De Heer’s legacy. Why in God’s name would you
reach this decision to put a halt to the course
agreed on five years ago and tell ACGME we are not
interested in you (ACGME) looking at our
residencies? Their approval is a vital sine quo
non to something the entire profession, your real
stakeholders, a word you throw around quite
casually has been working for since 2013. We have
some residency programs where graduates are more
adept at drinking coffee than performing hammertoe
corrections.

Perhaps you are trying to protect the entire
profession for unfulfillable promises made in 2018
that can’t possibly be kept today. If we aired our
dirty laundry in the form of inadequate residency
programs we would be victims of the podiatry three
step; one step forward and two steps back.
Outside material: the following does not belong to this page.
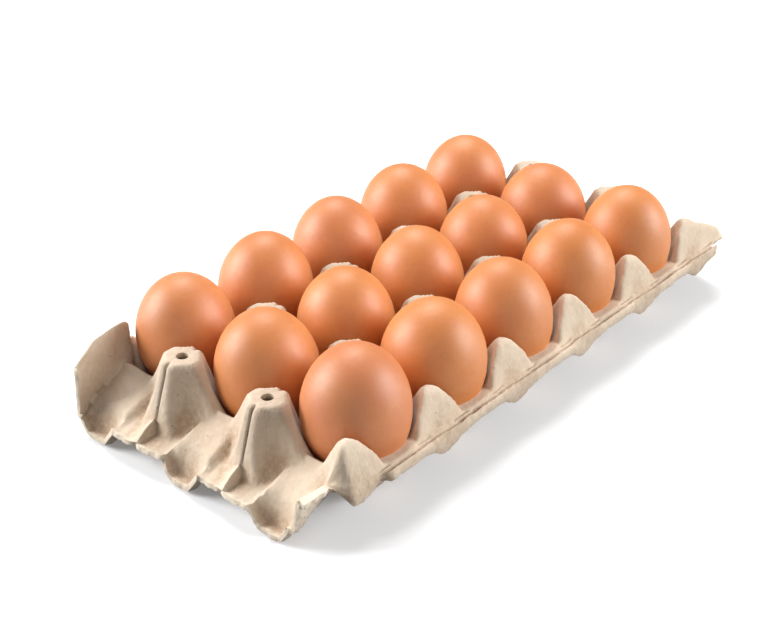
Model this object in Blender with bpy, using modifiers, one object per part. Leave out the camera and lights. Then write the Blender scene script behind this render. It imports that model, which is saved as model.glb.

That reason for the out of the clear blue reply to
ACGME is perhaps the worst kept podiatry secret
since the invention of the nail dust vacuum. Is
the profession to believe that this day of
reckoning would never come? Diabetic wound care
has become an important part of podiatry filling a
niche no other specialty was good at or wanted to
accept, but that is not our sole raison d’etre.
If that is the only thing we do, we are not doing
a very good job in the prevention column. We have
residencies programs that would not cut the
mustard of inspection by an outside agency because
the logbook would be ludicrous in comparison to
other specialties.

In the White Paper the example of ophthalmology is
used. No ophthalmology resident has a 90% cataract
surgery concentration and still be proficient at
being a general ophthalmologist. I think there are
other podiatrists who feel the same way. Dr. De
Heer is in the on-deck circle to follow your
performance at the plate. Dr. DeHeer told me in a
PM News reply that it is easy to criticize the
Dead Heads, or something like that, without
offering a solution. Here’s the solution. Why
don’t we get rid of these inferior programs?

I know, there’s too much money lining residency
directors’ pockets and hospitals. Now figure out
how as a profession we can get out of this corner
the profession painted ourselves into. Surely
people in the podiatry alphabet organizations knew
this day would be coming. Altruism in podiatry got
lost somewhere and some podiatry residency
directors got blinded by the Benjamins.

Are we at the point where we have to scuttle our
own ship because in a moment of false magnanimity,
bravado, and pride, we boasted a future prediction
we could not possibly fulfill? Did our MD
counterparts know our egos would outrun our
potential and open the door and then our cash
cravings would slam the door on our foot? Let’s
admit where we went wrong and as a profession fix
it. Let’s at least show some good will by
confessing to ACGME that we erred on the side of
vanity like we suddenly became 8 foot tall and
bullet proof instead of having this massive
Achilles to repair that we have now. We can ignore
fixing the present condition forever and limp
through podiatry’s future endlessly.